If you don’t like someone, tell him! Sometimes men feed women the opportunity and straight up ask: “Are you just not into me?” Instead of taking that opportunity, women are so afraid of having a grown up conversation, they spew out things like, “No no no! Not at all! That’s totally not it. I’ve just been so busy. I’ve had a lot on my mind…” Sure, you’ve had guys drag you along. But, that’s exactly the point. You know how much that hurt! Just rip the band aid off for the poor guy. Relieve him of his misery, even if that means having to have an awkward conversation.

Trying to pass him off

No man wants to feel like a charity case. And no one—of any gender—likes to be set up when they don’t even know it’s happening! Also, none of your friends want your leftovers. Please do not invite a guy who likes you, and will automatically read that invite as “she likes me!” to some place where you plan on pushing him onto your friend all night. Everyone will end up embarrassed.

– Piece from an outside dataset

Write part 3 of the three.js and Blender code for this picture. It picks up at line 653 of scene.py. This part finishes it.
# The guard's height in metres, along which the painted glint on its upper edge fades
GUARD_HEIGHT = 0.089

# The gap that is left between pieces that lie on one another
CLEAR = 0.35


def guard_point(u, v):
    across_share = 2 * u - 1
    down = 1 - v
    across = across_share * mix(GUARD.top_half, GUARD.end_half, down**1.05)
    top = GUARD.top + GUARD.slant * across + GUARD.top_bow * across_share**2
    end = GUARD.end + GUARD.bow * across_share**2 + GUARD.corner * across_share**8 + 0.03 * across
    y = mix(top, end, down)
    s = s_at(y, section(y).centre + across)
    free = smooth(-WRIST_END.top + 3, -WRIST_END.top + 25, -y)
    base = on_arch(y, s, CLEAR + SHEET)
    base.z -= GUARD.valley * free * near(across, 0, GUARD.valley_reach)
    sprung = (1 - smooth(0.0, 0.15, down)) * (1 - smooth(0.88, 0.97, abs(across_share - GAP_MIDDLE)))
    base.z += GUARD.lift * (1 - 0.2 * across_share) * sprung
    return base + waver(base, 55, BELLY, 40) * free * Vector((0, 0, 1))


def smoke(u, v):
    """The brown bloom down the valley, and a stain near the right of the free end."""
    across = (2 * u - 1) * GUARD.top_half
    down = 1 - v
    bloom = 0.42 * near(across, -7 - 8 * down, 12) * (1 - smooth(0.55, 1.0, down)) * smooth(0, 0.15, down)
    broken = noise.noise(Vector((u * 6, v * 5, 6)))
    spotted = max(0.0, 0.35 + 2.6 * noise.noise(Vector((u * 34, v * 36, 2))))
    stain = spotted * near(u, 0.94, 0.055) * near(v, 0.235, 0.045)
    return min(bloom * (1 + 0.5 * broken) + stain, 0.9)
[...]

Trying to slide him into the friend zone

Look, if you have even so much as made out with a guy, there is no way he’s suddenly going to be okay with just being friends. He’s tasted the forbidden fruit now. He doesn’t just want to hang out with the tree. And you’re leading him on if you’ve gotten physical with him, and then invite him out on a night that you intend on staying away from him. The guy doesn’t need more friends. He wants a date. A hookup. A girlfriend. A slampiece. You name it, it’s just not a friend.

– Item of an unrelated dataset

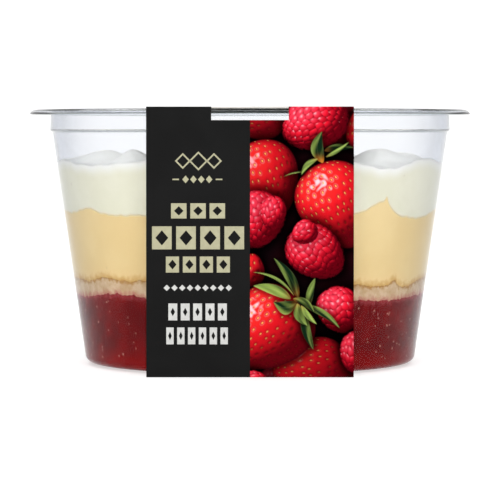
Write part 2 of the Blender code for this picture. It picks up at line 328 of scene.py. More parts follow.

Sleeping with him when he’s crushing on you

Sure, men do it all the time. They sleep with a woman they know likes them, when they have no intentions of dating her. In fact, they exploit the fact that the woman likes them, and pretend to go along with it to get laid. But, that doesn’t mean you should do that! Some men do have feelings, and will be just as hurt if you do and ditch them as someone has done to you.

 

Going for his friend

As Jerry Seinfeld so perfectly put it, you can’t pull “the switch.” If you’ve been seeing a guy, and realize you’re far more attracted to his friend/brother/roommate etc., walk away from the situation. First of all, pursuing the friend will only make you look like a witch to that exact friend you’re attracted to. And, if it did go anywhere, you’d be putting the first guy through such an ego crush.

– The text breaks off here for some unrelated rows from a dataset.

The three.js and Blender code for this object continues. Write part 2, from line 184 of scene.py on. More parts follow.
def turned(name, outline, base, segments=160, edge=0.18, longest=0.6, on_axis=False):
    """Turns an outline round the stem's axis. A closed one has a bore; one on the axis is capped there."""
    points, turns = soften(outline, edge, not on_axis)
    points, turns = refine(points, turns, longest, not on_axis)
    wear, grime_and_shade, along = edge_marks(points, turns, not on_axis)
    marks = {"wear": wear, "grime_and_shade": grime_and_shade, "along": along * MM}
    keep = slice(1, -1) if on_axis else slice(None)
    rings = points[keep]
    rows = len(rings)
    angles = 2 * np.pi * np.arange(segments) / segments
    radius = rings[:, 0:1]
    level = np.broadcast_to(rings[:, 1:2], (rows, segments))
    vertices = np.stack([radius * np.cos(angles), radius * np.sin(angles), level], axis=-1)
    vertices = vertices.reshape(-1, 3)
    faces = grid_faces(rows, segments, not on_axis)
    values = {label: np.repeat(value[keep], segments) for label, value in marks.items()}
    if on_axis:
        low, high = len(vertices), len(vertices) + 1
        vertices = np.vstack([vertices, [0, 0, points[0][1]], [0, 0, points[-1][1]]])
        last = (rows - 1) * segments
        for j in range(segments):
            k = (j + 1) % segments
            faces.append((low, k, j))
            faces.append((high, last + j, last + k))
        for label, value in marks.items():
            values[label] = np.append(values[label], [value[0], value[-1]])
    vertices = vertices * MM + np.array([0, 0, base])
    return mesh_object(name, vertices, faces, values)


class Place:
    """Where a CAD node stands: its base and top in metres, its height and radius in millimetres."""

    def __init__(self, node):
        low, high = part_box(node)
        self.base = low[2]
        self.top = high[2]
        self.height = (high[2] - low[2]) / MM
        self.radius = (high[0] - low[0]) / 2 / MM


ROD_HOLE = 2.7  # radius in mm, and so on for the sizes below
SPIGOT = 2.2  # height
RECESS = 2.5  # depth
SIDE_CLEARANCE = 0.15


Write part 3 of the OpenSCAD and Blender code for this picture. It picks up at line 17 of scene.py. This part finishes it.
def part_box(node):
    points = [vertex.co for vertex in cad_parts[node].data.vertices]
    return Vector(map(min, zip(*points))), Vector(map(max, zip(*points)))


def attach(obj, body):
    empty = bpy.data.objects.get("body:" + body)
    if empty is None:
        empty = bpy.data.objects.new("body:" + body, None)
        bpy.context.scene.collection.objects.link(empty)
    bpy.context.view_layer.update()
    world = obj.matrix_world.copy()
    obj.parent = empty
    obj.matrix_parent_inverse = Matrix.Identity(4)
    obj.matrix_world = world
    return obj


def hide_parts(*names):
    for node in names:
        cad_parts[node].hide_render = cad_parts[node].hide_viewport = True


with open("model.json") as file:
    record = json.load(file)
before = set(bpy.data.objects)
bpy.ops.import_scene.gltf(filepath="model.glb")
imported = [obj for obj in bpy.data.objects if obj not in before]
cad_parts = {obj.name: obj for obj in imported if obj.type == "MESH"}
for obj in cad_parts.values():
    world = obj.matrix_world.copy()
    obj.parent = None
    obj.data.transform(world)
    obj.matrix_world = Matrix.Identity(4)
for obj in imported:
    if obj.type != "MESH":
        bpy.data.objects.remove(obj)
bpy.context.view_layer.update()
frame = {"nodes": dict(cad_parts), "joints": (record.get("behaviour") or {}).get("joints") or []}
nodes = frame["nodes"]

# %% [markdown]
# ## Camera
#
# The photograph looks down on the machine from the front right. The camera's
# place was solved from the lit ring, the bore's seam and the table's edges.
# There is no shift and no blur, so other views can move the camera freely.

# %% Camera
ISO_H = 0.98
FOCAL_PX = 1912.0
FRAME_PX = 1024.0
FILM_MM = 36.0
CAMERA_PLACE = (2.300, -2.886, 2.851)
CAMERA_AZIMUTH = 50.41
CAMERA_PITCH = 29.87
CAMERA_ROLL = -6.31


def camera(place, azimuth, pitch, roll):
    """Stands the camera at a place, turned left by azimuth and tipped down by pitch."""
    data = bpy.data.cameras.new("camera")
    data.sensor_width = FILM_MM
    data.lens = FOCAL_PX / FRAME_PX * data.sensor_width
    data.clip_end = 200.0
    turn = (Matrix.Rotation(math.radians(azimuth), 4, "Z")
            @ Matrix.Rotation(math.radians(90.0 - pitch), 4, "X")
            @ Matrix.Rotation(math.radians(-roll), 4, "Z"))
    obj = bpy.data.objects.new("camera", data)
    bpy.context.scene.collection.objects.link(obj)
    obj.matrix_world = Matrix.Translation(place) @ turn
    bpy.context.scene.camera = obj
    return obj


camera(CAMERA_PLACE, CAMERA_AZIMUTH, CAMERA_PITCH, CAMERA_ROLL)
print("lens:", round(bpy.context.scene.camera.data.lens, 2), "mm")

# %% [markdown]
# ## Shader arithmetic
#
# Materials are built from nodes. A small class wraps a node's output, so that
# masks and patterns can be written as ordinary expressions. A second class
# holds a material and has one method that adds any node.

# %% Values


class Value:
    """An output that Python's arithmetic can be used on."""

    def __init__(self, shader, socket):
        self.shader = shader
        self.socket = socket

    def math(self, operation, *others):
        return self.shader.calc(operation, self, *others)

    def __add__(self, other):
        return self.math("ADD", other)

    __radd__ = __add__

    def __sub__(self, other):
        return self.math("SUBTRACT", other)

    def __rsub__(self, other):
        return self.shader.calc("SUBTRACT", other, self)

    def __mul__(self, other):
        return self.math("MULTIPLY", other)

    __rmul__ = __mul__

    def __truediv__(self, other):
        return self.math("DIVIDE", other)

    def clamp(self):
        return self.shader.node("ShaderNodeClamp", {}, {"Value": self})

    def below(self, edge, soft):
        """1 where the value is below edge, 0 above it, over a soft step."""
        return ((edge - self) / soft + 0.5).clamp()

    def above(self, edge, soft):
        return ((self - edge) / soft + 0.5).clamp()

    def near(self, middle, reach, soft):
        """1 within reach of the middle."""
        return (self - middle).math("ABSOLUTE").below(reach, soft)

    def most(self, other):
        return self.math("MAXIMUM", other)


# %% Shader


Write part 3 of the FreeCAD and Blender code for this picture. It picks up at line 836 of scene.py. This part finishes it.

Calling just for attention

There is one thing a guy who likes you, that you don’t like back, is good for: making you feel special. We’ve all done it—called the guy (probably drunkenly) who we know will fawn over us, buy us drinks, adore us and make us feel beautiful, even though we have no intention of hooking up with him. It’s one of the bitchiest things you can do. You’re boosting your ego while deflating someone else’s. Need an ego boost? Read one of those little books of positive sayings you find on the back of toilets. Don’t toy with someone’s emotions.

Taking advantage of labels

“Well, we’re not exclusive yet…” Oh come on. You know when somebody has developed deep feelings for you. And you know when you’re probably the only person they’re seeing. Don’t take advantage of the fact that exclusivity hasn’t been established to hook up with someone else when you know you’ll be hurting someone.